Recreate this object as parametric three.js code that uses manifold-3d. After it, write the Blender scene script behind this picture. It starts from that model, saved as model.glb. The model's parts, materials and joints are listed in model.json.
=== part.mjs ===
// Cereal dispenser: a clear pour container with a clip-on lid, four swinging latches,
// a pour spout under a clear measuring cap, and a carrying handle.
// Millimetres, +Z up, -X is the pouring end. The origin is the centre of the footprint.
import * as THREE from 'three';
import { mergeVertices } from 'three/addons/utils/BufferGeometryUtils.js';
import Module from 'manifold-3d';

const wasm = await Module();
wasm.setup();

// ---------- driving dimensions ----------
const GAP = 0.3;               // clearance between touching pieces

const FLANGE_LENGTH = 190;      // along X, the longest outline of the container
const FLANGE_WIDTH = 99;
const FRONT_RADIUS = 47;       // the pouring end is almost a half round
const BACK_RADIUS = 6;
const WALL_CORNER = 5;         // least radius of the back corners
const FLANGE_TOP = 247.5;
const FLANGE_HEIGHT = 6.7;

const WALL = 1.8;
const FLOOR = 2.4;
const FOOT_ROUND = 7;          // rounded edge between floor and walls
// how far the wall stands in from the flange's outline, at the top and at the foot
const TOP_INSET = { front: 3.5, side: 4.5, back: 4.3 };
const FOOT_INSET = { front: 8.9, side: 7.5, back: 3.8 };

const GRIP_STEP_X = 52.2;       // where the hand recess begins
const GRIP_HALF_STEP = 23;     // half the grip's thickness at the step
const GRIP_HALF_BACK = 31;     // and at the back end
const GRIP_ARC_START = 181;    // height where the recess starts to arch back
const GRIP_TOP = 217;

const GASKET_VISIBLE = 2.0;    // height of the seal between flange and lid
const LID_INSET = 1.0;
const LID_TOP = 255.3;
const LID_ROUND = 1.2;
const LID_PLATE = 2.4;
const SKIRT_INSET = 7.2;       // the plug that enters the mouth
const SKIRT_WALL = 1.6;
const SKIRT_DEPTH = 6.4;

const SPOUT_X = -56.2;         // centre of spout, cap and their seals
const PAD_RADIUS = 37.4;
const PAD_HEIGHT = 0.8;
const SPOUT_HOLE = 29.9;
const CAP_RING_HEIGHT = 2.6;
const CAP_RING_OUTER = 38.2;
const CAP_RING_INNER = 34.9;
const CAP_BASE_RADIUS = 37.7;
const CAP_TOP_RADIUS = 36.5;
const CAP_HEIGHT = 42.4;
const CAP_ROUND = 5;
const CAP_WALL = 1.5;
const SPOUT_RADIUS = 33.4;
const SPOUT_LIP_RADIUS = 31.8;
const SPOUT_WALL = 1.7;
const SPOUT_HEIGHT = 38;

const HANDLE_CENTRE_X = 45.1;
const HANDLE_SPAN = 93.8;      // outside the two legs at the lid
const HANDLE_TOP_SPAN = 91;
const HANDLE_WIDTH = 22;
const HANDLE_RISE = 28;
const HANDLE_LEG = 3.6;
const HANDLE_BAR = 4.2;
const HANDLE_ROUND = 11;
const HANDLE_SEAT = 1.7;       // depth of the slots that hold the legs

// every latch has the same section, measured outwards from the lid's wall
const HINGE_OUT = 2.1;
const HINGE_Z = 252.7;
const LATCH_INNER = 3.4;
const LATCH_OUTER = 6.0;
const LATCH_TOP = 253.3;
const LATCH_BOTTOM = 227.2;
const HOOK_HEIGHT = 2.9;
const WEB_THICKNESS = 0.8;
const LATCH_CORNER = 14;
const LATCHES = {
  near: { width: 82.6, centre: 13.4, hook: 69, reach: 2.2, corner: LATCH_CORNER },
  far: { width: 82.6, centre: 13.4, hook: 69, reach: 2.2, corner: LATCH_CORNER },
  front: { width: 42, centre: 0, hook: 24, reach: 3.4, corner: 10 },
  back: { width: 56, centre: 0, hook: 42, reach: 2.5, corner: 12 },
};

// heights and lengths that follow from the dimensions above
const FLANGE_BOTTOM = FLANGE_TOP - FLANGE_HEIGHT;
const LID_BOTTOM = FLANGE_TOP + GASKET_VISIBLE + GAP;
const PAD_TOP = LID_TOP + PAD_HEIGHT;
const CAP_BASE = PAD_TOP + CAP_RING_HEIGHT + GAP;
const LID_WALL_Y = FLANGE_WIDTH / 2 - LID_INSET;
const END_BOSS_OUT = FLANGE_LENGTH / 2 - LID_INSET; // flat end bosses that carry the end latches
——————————
__Required task__. Your answer should be one number: how many lines of the listing include the word "that".

__Written response__. 5